Jan 30 2008
Here’s something residents of cloudy Northern Europe should appreciate: a way of using rain to generate power.
Jean-Jacques Chaillout and colleagues at the atomic energy commission (cea) in Grenoble, France, have shown that piezoelectric materials, which generate voltage in response to mechanical force, can be made to produce useful amounts of electrical power when hit by falling rain. “we thought of raindrops because they are one of the still- unexploited energy sources in nature,” Chaillout says.
His team started by looking up data on different types of rainfall. Drizzle, they found, produces droplets of about 1 millimetre in diameter which have an impact energy of around 2 microjoules, while droplets from a downpour were typically 5 millimetres across and gave 1 millijoule of impact energy.

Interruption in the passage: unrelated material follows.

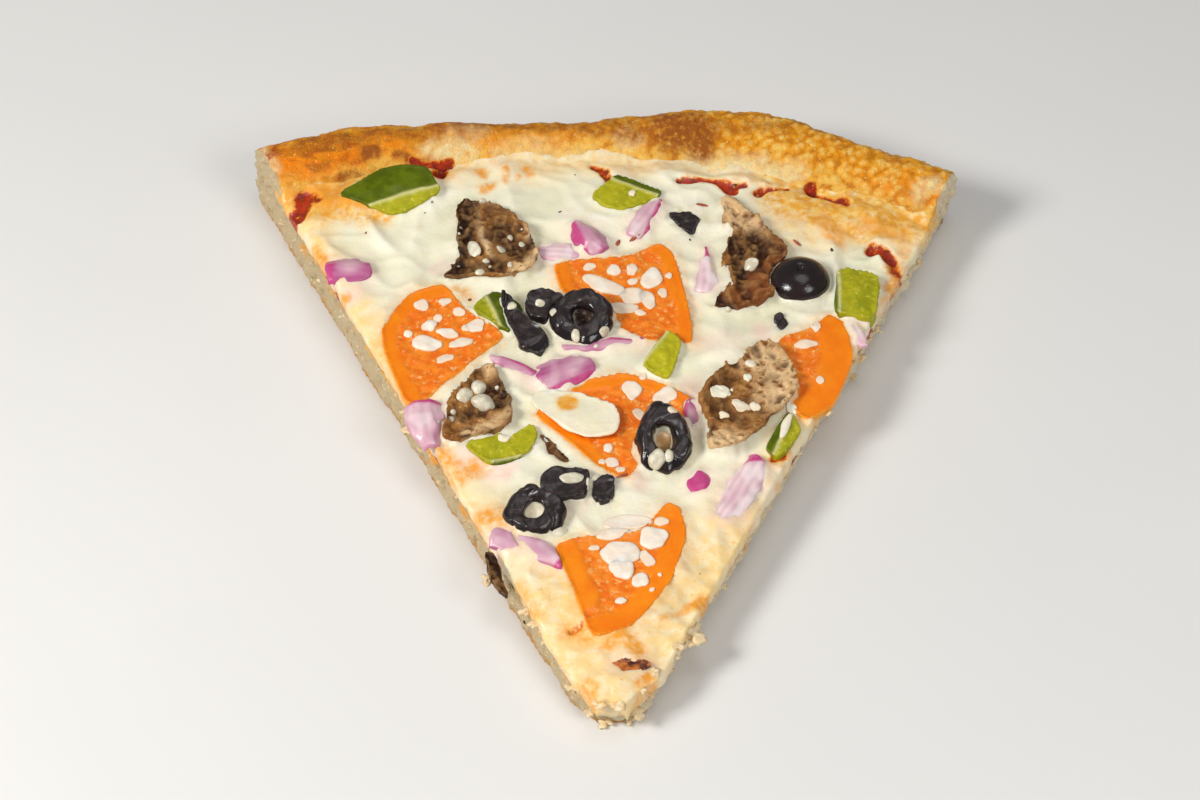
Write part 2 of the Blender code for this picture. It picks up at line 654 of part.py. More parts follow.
def leaf(length, widths, bend, cup, arch, thickness):
    """A thin curved leaf: a grid drawn to the widths, bent, cupped and given its thickness."""
    bm = bmesh.new()
    bmesh.ops.create_grid(bm, x_segments=7, y_segments=3, size=1.0)
    for vert in bm.verts:
        along = vert.co.x
        side = vert.co.y
        width = spline(widths, (along + 1) / 2) * MM
        tuck = 1.0 - 0.10 * along ** 4
        x = along * length / 2 * MM * (1.0 - 0.06 * side * side)
        y = side * width / 2 * tuck + bend * MM * (along * along - 0.5)
        z = cup * MM * (0.5 - side * side) - arch * MM * along * along
        vert.co = Vector((x, y, z))
    made = bmesh.ops.extrude_face_region(bm, geom=bm.faces[:], use_keep_orig=True)
    upper = [item for item in made["geom"] if isinstance(item, bmesh.types.BMVert)]
    bmesh.ops.translate(bm, verts=upper, vec=(0, 0, thickness))
    return bm


def ring(outer, hole, thickness, start, sweep):
    """A slice of a pitted olive: a rounded section turned about the pit's axis."""
    section = ((outer * 0.86, 0.0), (outer, thickness * 0.35), (outer * 0.97, thickness * 0.72),
               (outer * 0.80, thickness), (hole * 1.15, thickness * 0.92), (hole, thickness * 0.5),
               (hole * 1.1, 0.0))
    bm = bmesh.new()
    verts = [bm.verts.new((r * MM, 0.0, z * MM)) for r, z in section]
    face = bm.faces.new(verts)
    bmesh.ops.rotate(bm, verts=verts, cent=(0, 0, 0), matrix=Matrix.Rotation(math.radians(start), 3, "Z"))
    full = sweep >= 360
    steps = round(18 * sweep / 360)
    bmesh.ops.spin(bm, geom=[face] if not full else list(face.edges), cent=(0, 0, 0), axis=(0, 0, 1),
                   angle=math.radians(sweep), steps=steps, use_merge=full)
    if full:
        bmesh.ops.delete(bm, geom=[face], context="FACES_ONLY")
    bmesh.ops.remove_doubles(bm, verts=bm.verts, dist=0.01 * MM)
    return bm


def olive_cap():
    """The rounded end of an olive with the small hollow of its stalk."""
    bm = bmesh.new()
    bmesh.ops.create_uvsphere(bm, u_segments=16, v_segments=10, radius=1.0)
    for vert in bm.verts:
        flat = vert.co.xy.length
        up = vert.co.z
        hollow = 0.16 * math.exp(-(flat / 0.16) ** 2) if up > 0 else 0.0
        vert.co.x *= OLIVE_CAP_RADIUS
        vert.co.y *= OLIVE_CAP_RADIUS
        vert.co.z = (max(up, -0.42) + 0.42) / 1.42 * OLIVE_CAP_HEIGHT - hollow * OLIVE_CAP_HEIGHT
    merge_flat(bm)
    return bm


def place(bm, at, sink, heading=0.0, tilt_x=0.0, tilt_y=0.0):
    """Turn, tilt and set a piece over its place on the cheese."""
    turn = Matrix.Rotation(math.radians(tilt_x), 4, "X") @ Matrix.Rotation(math.radians(tilt_y), 4, "Y")
    turn = turn @ Matrix.Rotation(math.radians(heading), 4, "Z")
    slope = math.atan((DOUGH_AT_FOOT - DOUGH_AT_TIP) / FOOT_RADIUS)
    turn = Matrix.Rotation(slope, 4, "X") @ turn
    bmesh.ops.transform(bm, matrix=turn, verts=bm.verts)
    x, y = at[0] * MM, at[1] * MM
    low = min(vert.co.z - slope * vert.co.y for vert in bm.verts)
    bmesh.ops.translate(bm, verts=bm.verts, vec=(x, y, cheese_floor(x, y) + sink - low))


def make_toppings(collection, cutters, dough):
    """Every topping, from the lowest up: each shortens what it covers."""
    placed = []

    def put(name, kind, bm, rests_on=()):
        piece = add_piece(collection, name, kind, bm)
        settle(piece, rests_on)
        for lower in placed:
            if lower not in rests_on and covers(piece, lower):
                trim(lower, piece, cutters)
        placed.append(piece)
        return piece

    def put_onions(names):
        for name in names:
            at, length, widths, heading, bend, cup, arch = ONIONS[name]
            bm = leaf(length, widths, bend, cup, arch, ONION_THICK)
            place(bm, at, ONION_SINK, heading=heading)
            put(name, "onion", bm)

    def put_scraps(names):
        for name in names:
            at, points, thickness = OLIVE_SCRAPS[name]
            bm = chip(points, thickness * MM, 0.7 * MM)
            place(bm, at, OLIVE_SINK)
            put(name, "olive", bm)

    put_onions(UNDER_TOMATO)
    tomatoes = {}
    for name, (at, points) in TOMATOES.items():
        bm = chip(points, TOMATO_THICK, 0.7 * MM, dish=0.3 * MM)
        place(bm, at, TOMATO_SINK)
        tomatoes[name] = put(name, "tomato", bm)
    pool = chip(POOL_OUTLINE, POOL_THICK, 0.9 * MM, crown=0.3 * MM)
    place(pool, POOL_AT, TOMATO_SINK)
    put("cheese_pool", "cheese", pool, rests_on=(tomatoes["tomato_middle"],))
    put_onions(name for name in ONIONS if name not in UNDER_TOMATO)
    for name, (at, points, thickness, crown, tilt) in PEPPERS.items():
        bm = chip(points, thickness * MM, 0.6 * MM, crown=crown * MM)
        place(bm, at, PEPPER_SINK, tilt_x=tilt)
        put(name, "pepper", bm, rests_on=(dough,))
    for name, (at, points, thickness, tilt_x, tilt_y, trough) in MUSHROOMS.items():
        bm = chip(points, thickness * MM, 0.6 * MM, trough=trough * MM)
        place(bm, at, MUSHROOM_SINK, tilt_x=tilt_x, tilt_y=tilt_y)
        put(name, "mushroom", bm)
    crisp = chip(CRISP_OUTLINE, ONION_THICK, 0.5 * MM)
    place(crisp, CRISP_AT, ONION_SINK)
    put("onion_crisp", "onion", crisp)
    put_scraps(UNDER_RING)
    for name, (at, outer, hole, thickness, start, sweep, tilt_x, tilt_y, share) in OLIVE_RINGS.items():
        bm = ring(outer, hole, thickness, start, sweep)
        bmesh.ops.scale(bm, vec=(1.0, share, 1.0), verts=bm.verts)
        place(bm, at, OLIVE_SINK, tilt_x=tilt_x, tilt_y=tilt_y)
        put(name, "olive", bm)
    put_scraps(name for name in OLIVE_SCRAPS if name not in UNDER_RING)
    cap = olive_cap()
    place(cap, OLIVE_CAP_AT, OLIVE_SINK)
    put("olive_cap", "olive", cap)
    return placed


def centre_on_base(pieces):
    """Move the origin from the pizza's middle to the middle of the slice's underside."""
    corners = [vert.co for piece in pieces for vert in piece.data.vertices]
    middle_x = (min(c.x for c in corners) + max(c.x for c in corners)) / 2
    middle_y = (min(c.y for c in corners) + max(c.y for c in corners)) / 2
    shift = Matrix.Translation((-middle_x, -middle_y, 0.0))
    for piece in pieces:
        piece.data.transform(shift)


def main():
    clear_scene()
    collection = bpy.data.collections.new("pizza_slice")
    cutters = bpy.data.collections.new("cutters")
    bpy.context.scene.collection.children.link(collection)
    bpy.context.scene.collection.children.link(cutters)
    dough = add_piece(collection, "dough", "dough", make_dough())
    sauce = add_piece(collection, "sauce", "sauce", make_sauce())
    toppings = make_toppings(collection, cutters, dough)
    cheese = add_piece(collection, "cheese", "cheese", make_cheese(toppings))
    centre_on_base([dough, sauce, cheese] + toppings)


main()
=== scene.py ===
"""Looks of a baked slice of vegetable pizza: its crust, melted cheese and every topping.

Laid out as an add-on and run as a script. Lengths are metres. A place named seen is a pixel of the
1200 x 800 photograph, and a plan place is millimetres from the middle of the whole pizza.
"""
import json
import math
import random

import bmesh
import bpy
import numpy as np
from mathutils import Matrix, Vector, noise
from mathutils.bvhtree import BVHTree
from mathutils.kdtree import KDTree

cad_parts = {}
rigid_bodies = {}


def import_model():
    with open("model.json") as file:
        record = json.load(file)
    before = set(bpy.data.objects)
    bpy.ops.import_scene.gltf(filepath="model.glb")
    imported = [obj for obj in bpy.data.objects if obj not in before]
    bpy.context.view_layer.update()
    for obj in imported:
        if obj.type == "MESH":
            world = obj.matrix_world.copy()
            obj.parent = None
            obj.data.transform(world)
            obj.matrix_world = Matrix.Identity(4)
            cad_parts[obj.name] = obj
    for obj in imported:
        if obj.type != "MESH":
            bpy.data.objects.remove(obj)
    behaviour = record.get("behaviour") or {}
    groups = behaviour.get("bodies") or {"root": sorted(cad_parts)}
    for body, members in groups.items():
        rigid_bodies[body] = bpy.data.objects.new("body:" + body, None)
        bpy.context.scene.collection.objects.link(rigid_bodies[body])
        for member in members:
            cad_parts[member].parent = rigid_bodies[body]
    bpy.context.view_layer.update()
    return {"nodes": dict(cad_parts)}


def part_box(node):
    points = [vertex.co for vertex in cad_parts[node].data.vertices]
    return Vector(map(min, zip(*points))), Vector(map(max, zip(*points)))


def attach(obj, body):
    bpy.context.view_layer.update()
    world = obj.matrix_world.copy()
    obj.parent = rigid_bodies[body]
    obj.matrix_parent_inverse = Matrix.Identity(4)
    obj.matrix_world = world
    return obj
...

The team then used computer simulations to see how different-sized drops hit surfaces and concluded that a 25-micrometre-thick piezoelectric material would be the most efficient at harvesting energy from a range of raindrop sizes. To put this to the test, they mounted a 10-centimetre-long strip of polyvinylidene fluoride, a piezo plastic, on a rig and suspended a pipette above it that could be adjusted to create different size water droplets that fell at realistic rainfall speeds. When the drops pounded the piezo plastic, they found that it produced between 1 nanojoule and 25 microjoules of energy per drop, depending on the size of the drop. That translates to about one microwatt of power for the smallest drops, which is enough to transmit a digital bit of information 10 metres of air.
Although the output is puny compared with that of solar panels, rain power has the advantage of working in the dark and could be used to supplement solar- powered devices.
The first application, the researchers say, could be inside the cooling towers of nuclear power stations, where a build-up of limescale reduces their efficiency. The team plans to create a wireless limescale sensor that will be powered by the falling droplets that form when the steam vented up the chimney condenses. Other applications might include a self-powered rain detector for a car’s windshield wipers or wireless air-quality sensors that beam back readings to a pollution data centre.
Environmental sensors that “scavenge” their own energy make good sense, says Peter Tavner, head of engineering at Durham university in the uk. “we use far too much energy in simply exchanging information between devices. I think self-powering them is the future.”
However, Stephen Roberts of Perpetuum, a company in Ssouthampton, UK, that builds devices which capture energy from vibrating machinery and bridges, points out that rain-powered piezoelectric sensors provide only intermittent power and fears that they may wear out quickly.